-- TASK --
Only the lines from the one holding "buildCabinet();" through the one holding "obj.data.transform(world)" are to be retyped, exactly as they appear, with both boundary lines included.

-- COLLECTED DATA --
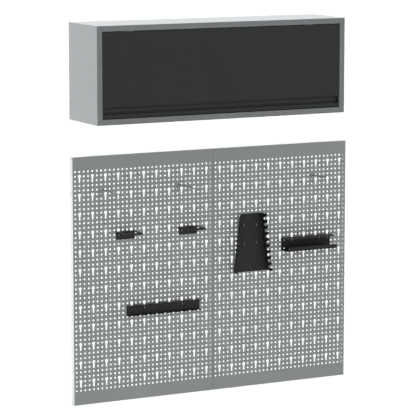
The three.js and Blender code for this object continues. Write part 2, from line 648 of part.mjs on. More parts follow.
function addDrillTray() {
  const x = columnX(RIGHT, TRAY_CENTRE_COLUMN);
  const half = TRAY_WIDTH / 2;
  const top = studZ(TRAY_KEY_ROW) + 11;
  const bottom = top - TRAY_HEIGHT;
  const topTip = PLATE_BACK - TRAY_TOP_REACH;
  const shelfTip = PLATE_BACK - TRAY_SHELF_REACH;
  const holes = Array.from({ length: TRAY_HOLES }, (_, i) => polygon(
    x + (i - (TRAY_HOLES - 1) / 2) * TRAY_HOLE_PITCH, (topTip + PLATE_FRONT) / 2,
    TRAY_HOLE_RADIUS, 8));
  const topFlange = prism('z', [[x - half, topTip], [x + half, topTip], [x + half, PLATE_BACK],
    [x - half, PLATE_BACK]], top - PLATE, top, holes);
  const body = union(
    box(x - half, x + half, PLATE_FRONT, PLATE_BACK, bottom, top),
    topFlange,
    box(x - half, x + half, shelfTip, PLATE_BACK, bottom, bottom + PLATE),
    box(x - half, x + half, shelfTip, shelfTip + PLATE, bottom, bottom + TRAY_LIP),
  );
  addHolder('drill_tray', body, TRAY_COLUMNS.map((c) => ({
    x: columnX(RIGHT, c), z: studZ(TRAY_KEY_ROW),
  })));
}

// ---- Wire hooks ----
const WIRE_RADIUS = 2.3;
const HOOK_TAIL = 11;             // upturned tail behind the panel
const HOOK_TIP_RISE = 16;
const HOOK_LEG = 25;

function wireHook({ panel, column, row, reach }) {
  const x = columnX(panel, column);
  const z = rowZ(row);
  const behind = PANEL_BACK_OF_FACE + 6;
  const tip = PANEL_FACE - reach;
  const path = new THREE.CatmullRomCurve3([
    [behind, HOOK_TAIL], [behind, 6], [behind - 1.6, 1.6], [behind - 6, 0],
    [PANEL_FACE - 6, 0], [tip + 40, 0], [tip + 20, 0], [tip + 12, 1.4], [tip, HOOK_TIP_RISE],
  ].map(([y, rise]) => new THREE.Vector3(x, y, z + rise)), false, 'centripetal');
  const section = new THREE.Shape(polygon(0, 0, WIRE_RADIUS, 8)
    .map(([u, v]) => new THREE.Vector2(u, v)));
  const wire = new THREE.ExtrudeGeometry(section, {
    steps: 28, bevelEnabled: false, extrudePath: path,
  });
  const legY = PANEL_FACE - WIRE_RADIUS - 0.4;
  const leg = rod('z', x, legY, z - HOOK_LEG, z, WIRE_RADIUS);
  return union(solid(wire), leg);
}

function buildAccessories() {
  for (const hook of HOOKS) {
    addMesh(hook.name, wireHook(hook), zincSteel);
  }
  addPlierHolder('plier_holder_left', [10, 13]);
  addPlierHolder('plier_holder_right', [25, 28]);
  addScrewdriverRack();
  addSpannerHolder();
  addDrillTray();
}

buildCabinet();
buildDoor();
buildBumpers();
buildHinges();
buildStays();
buildPegboards();
buildAccessories();

export default root;
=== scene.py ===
import json
import math

import bmesh
import bpy
from mathutils import Matrix, Vector
from mathutils.geometry import tessellate_polygon


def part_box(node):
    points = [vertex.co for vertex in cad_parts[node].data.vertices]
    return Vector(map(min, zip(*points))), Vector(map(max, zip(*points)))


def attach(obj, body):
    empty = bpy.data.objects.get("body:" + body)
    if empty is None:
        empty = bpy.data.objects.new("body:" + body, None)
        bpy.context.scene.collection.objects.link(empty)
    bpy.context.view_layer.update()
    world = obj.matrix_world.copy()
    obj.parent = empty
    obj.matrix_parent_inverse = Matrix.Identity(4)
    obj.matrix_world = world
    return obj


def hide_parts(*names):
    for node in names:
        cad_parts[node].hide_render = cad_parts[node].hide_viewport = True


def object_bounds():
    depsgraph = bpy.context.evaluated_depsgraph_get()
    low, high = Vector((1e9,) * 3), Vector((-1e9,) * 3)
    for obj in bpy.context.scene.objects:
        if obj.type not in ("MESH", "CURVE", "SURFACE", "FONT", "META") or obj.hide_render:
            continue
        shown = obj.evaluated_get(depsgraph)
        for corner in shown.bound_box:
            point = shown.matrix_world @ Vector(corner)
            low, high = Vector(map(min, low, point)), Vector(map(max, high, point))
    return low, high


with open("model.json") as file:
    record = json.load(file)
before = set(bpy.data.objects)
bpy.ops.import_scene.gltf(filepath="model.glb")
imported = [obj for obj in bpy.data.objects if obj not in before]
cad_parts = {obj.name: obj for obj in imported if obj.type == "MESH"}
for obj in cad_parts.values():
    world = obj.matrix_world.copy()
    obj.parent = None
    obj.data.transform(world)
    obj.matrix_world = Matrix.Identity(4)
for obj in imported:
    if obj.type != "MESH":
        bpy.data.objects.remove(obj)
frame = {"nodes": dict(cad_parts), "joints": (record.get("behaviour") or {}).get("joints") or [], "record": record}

# Pegboard tool wall. Metres, +X right, +Z up, the wall is the plane y = 0.
CAD_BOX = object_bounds()
MM = 0.001
SHARP_EDGE = math.radians(35)    # a smoothed mesh keeps its edges sharper than this
BEVEL_EDGE = math.radians(40)    # and a softened piece rounds those sharper than this
X, Y, Z = Vector((1, 0, 0)), Vector((0, 1, 0)), Vector((0, 0, 1))


# ---------------------------------------------------------------- materials
class Nodes:
    """A material's node tree, with short calls to add and link nodes."""

    def __init__(self, name):
        self.material = bpy.data.materials.new(name)
        self.material.use_nodes = True
        self.tree = self.material.node_tree
        self.shader = self.tree.nodes["Principled BSDF"]
        self.coordinates = self.tree.nodes.new("ShaderNodeTexCoord").outputs["Object"]

    def link(self, source, target):
        self.tree.links.new(source, target)

    def noise(self, scale, detail=2.0, roughness=0.5, stretch=(1, 1, 1)):
        mapping = self.tree.nodes.new("ShaderNodeMapping")
        mapping.inputs["Scale"].default_value = stretch
        self.link(self.coordinates, mapping.inputs["Vector"])
        node = self.tree.nodes.new("ShaderNodeTexNoise")
        node.inputs["Scale"].default_value = scale
        node.inputs["Detail"].default_value = detail
        node.inputs["Roughness"].default_value = roughness
        self.link(mapping.outputs["Vector"], node.inputs["Vector"])
        return node.outputs["Fac"]

    def spread(self, value, low, high):
        """Maps a noise value onto the range from low to high."""
        node = self.tree.nodes.new("ShaderNodeMapRange")
        node.inputs["From Min"].default_value = 0.3
        node.inputs["From Max"].default_value = 0.7
        node.inputs["To Min"].default_value = low
        node.inputs["To Max"].default_value = high
        self.link(value, node.inputs["Value"])
        return node.outputs["Result"]

    def blend(self, factor, first, second):
        node = self.tree.nodes.new("ShaderNodeMix")
        node.data_type = "RGBA"
        self.link(factor, node.inputs["Factor"])
        for socket, value in ((node.inputs[6], first), (node.inputs[7], second)):
            if isinstance(value, tuple):
                socket.default_value = (*value, 1)
            else:
                self.link(value, socket)
        return node.outputs[2]

    def bump(self, height, strength, distance):
        node = self.tree.nodes.new("ShaderNodeBump")
        node.inputs["Strength"].default_value = strength
        node.inputs["Distance"].default_value = distance
        self.link(height, node.inputs["Height"])
        self.link(node.outputs["Normal"], self.shader.inputs["Normal"])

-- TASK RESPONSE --
buildCabinet();
buildDoor();
buildBumpers();
buildHinges();
buildStays();
buildPegboards();
buildAccessories();

export default root;
=== scene.py ===
import json
import math

import bmesh
import bpy
from mathutils import Matrix, Vector
from mathutils.geometry import tessellate_polygon


def part_box(node):
    points = [vertex.co for vertex in cad_parts[node].data.vertices]
    return Vector(map(min, zip(*points))), Vector(map(max, zip(*points)))


def attach(obj, body):
    empty = bpy.data.objects.get("body:" + body)
    if empty is None:
        empty = bpy.data.objects.new("body:" + body, None)
        bpy.context.scene.collection.objects.link(empty)
    bpy.context.view_layer.update()
    world = obj.matrix_world.copy()
    obj.parent = empty
    obj.matrix_parent_inverse = Matrix.Identity(4)
    obj.matrix_world = world
    return obj


def hide_parts(*names):
    for node in names:
        cad_parts[node].hide_render = cad_parts[node].hide_viewport = True


def object_bounds():
    depsgraph = bpy.context.evaluated_depsgraph_get()
    low, high = Vector((1e9,) * 3), Vector((-1e9,) * 3)
    for obj in bpy.context.scene.objects:
        if obj.type not in ("MESH", "CURVE", "SURFACE", "FONT", "META") or obj.hide_render:
            continue
        shown = obj.evaluated_get(depsgraph)
        for corner in shown.bound_box:
            point = shown.matrix_world @ Vector(corner)
            low, high = Vector(map(min, low, point)), Vector(map(max, high, point))
    return low, high


with open("model.json") as file:
    record = json.load(file)
before = set(bpy.data.objects)
bpy.ops.import_scene.gltf(filepath="model.glb")
imported = [obj for obj in bpy.data.objects if obj not in before]
cad_parts = {obj.name: obj for obj in imported if obj.type == "MESH"}
for obj in cad_parts.values():
    world = obj.matrix_world.copy()
    obj.parent = None
    obj.data.transform(world)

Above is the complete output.